Sugar and You

 By Ririan | 1 CommentLeave a Comment
Last updated: Monday, August 18, 2008 | 221 Views

Sugar. So sweet yet… so controversial. The health implications of sugar are controversial. Some sugar critics consider it no better than a slow poison, like smoking. Some respected researchers (by respected researchers, I mean they’re independent and not in the industry’s back pocket) say the fear and criticisms are unfounded.

Sugar for purpose of this discussion is refined sugar. Sucrose. The stuff in the sugar bowl. We’re not talking about complex carbohydrates, which are merely long strings of sugars. We’re specifically talking about the kind of sugar you may put in your coffee or find on the label of your candy bar.

Sugar’s enemies say it causes all sorts of physical problems, and even emotional problems. They claim sugar contributes to glucose intolerance, diabetes, elevated cholesterol, hypertension, coronary artery disease, behavior changes in both children and adults, problems in the central nervous system, obesity, increased likelihood of developing gallstones, lower bioavailability of vitamins and minerals, dietary deficiencies, cavities and even cancer.

The Center for Food Safety and Applied Nutrition had a Sugar Task Force look into these claims. The task force reviewed the scientific research they reviewed supported only one of these claims, the one linking refined sugar to cavities. Their overall finding was that there is no conclusive evidence that sugar is a public health hazard at the levels at which it is currently consumed.

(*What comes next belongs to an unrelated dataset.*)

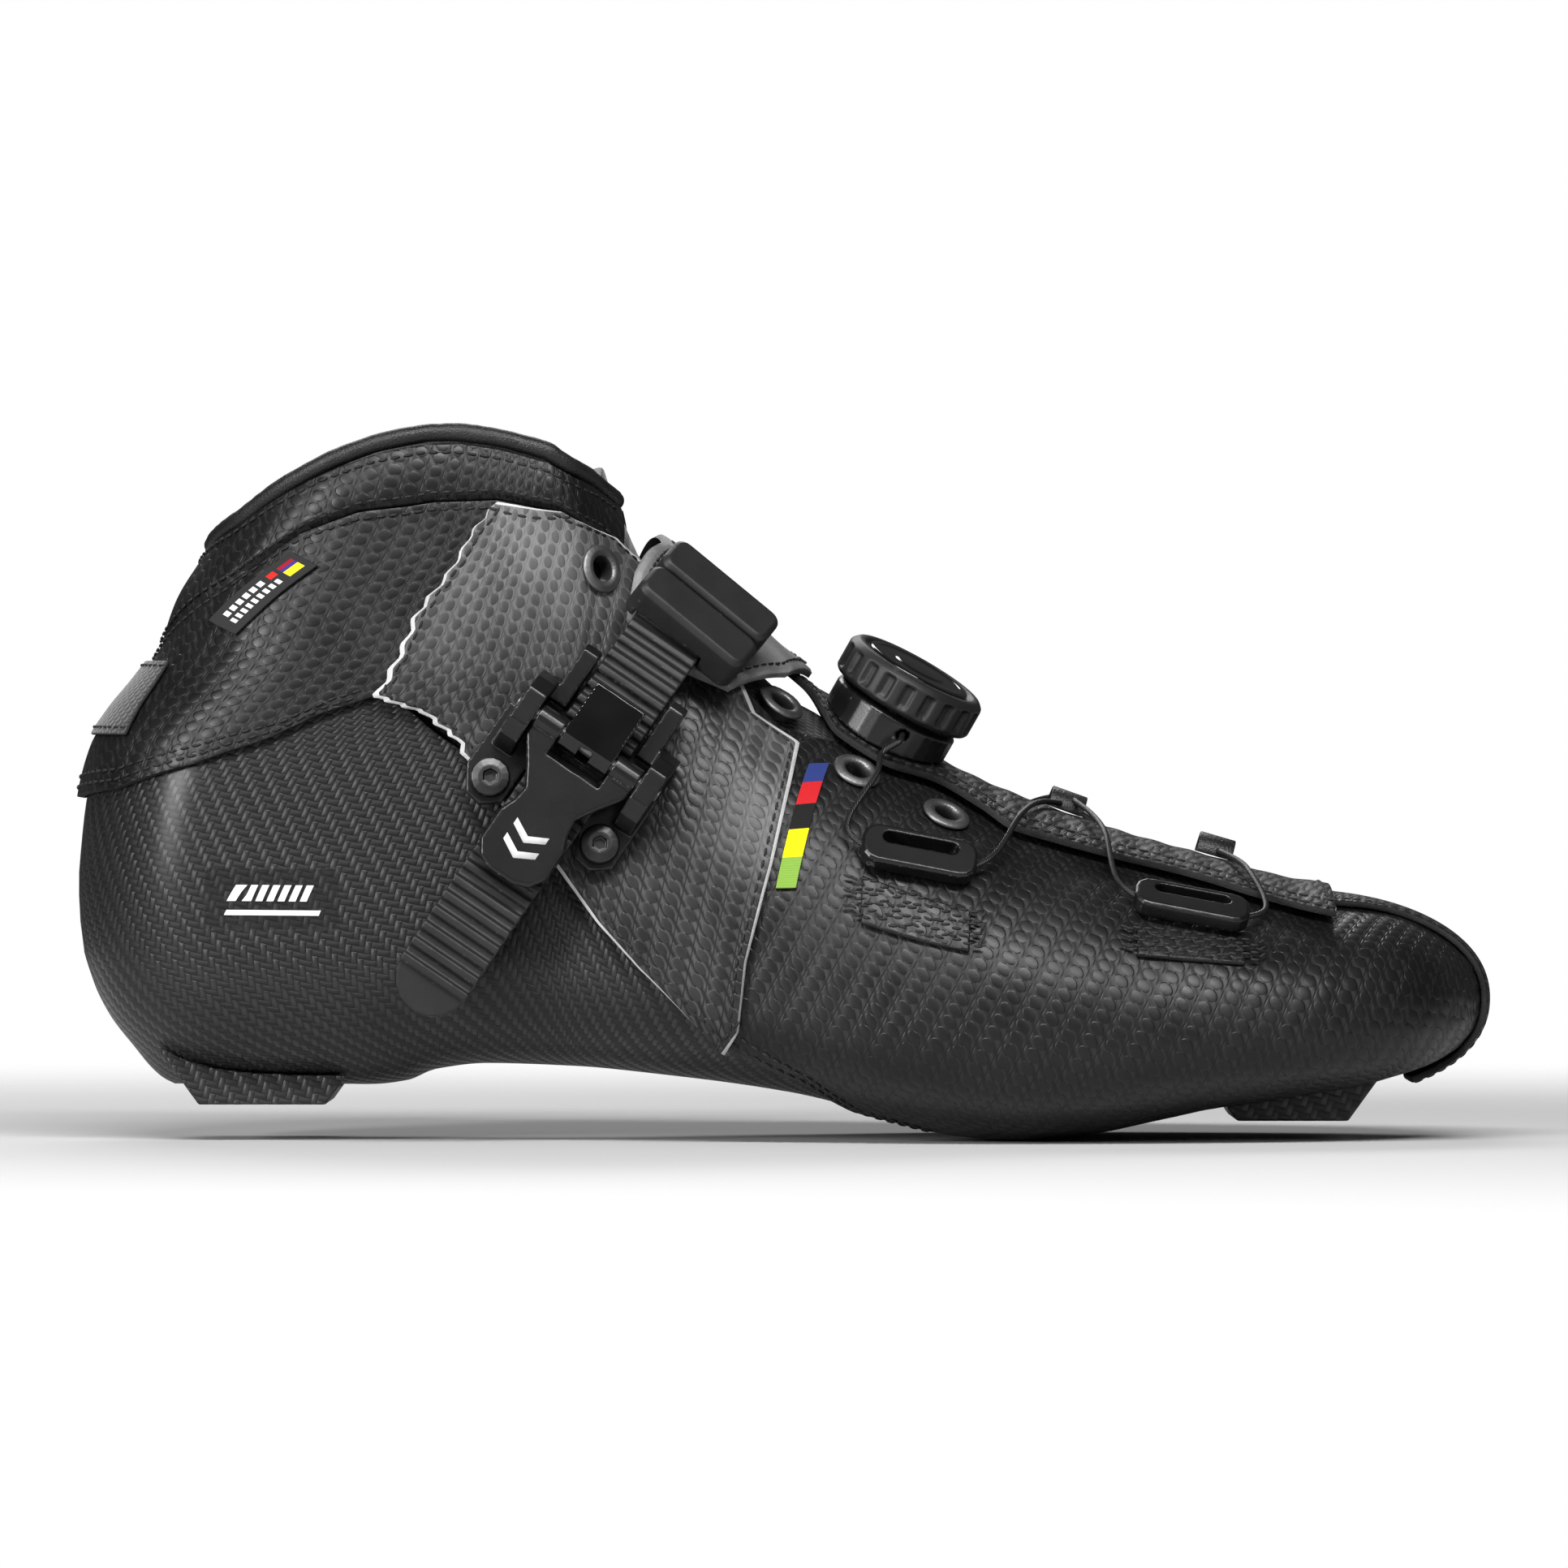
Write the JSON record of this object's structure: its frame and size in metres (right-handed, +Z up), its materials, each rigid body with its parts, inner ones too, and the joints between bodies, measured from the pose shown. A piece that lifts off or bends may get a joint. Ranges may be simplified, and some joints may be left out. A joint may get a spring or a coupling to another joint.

Nonetheless, there is enough preliminary evidence to suggest that may indeed be a contributing factor to obesity (which in turn has the knock-on effect of contributing to the risk of glucose intolerance and diabetes). Studies also suggest that sugar may lessen the likelihood of getting a balanced diet by replacing more nutritious foods with high-intensity empty calories. Diet imbalance brings with it its own set of knock-on effects, such as insufficient intake of micronutrients like chromium, increase blood triglyceride (fat) and cholesterol (increasing the risk of coronary artery disease).

So there’s the downside. What’s the upside of sugar consumption? Calories and… more calories. That’s it. Beyond calories, sugar has no nutritional value whatsoever beyond its calories. Foods that offer concentrated calories but no other nutritional benefits—no vitamins, no minerals, no fiber, nothing—are quite rightly said to consist of empty calories.

If you consume too many empty calories one of two things is likely to happen: you’ll stick to your appropriate calorie intake and risk not getting all the other nutrients you need, or you’ll increase your calorie intake and eat enough to meet your other nutritional needs. And guess what? Eating more calories than your body needs for its given level of activity gets you fat.

Sugar, while not the dire poison some of its critics make it out to be, has no nutritional upside either. In light of the absence of any nutritional value, it’s reasonable to decrease one’s sugar consumption. But how? Cutting down on sugar is not so easy as avoiding adding sugar to your meals yourself, or using a sugar substitute in your coffee in the morning. Many, many products contain far more sugar than you might realize. The solution, or at least the start of it? Read labels.


Comments

1 comment
  1. Greg
    August 27, 2008

    Thanks for debunking some of the myths but also being honest about sugar. Question I have is that I read in a fitness magazine that sugar is extremely addictive. Have you seen any research about that?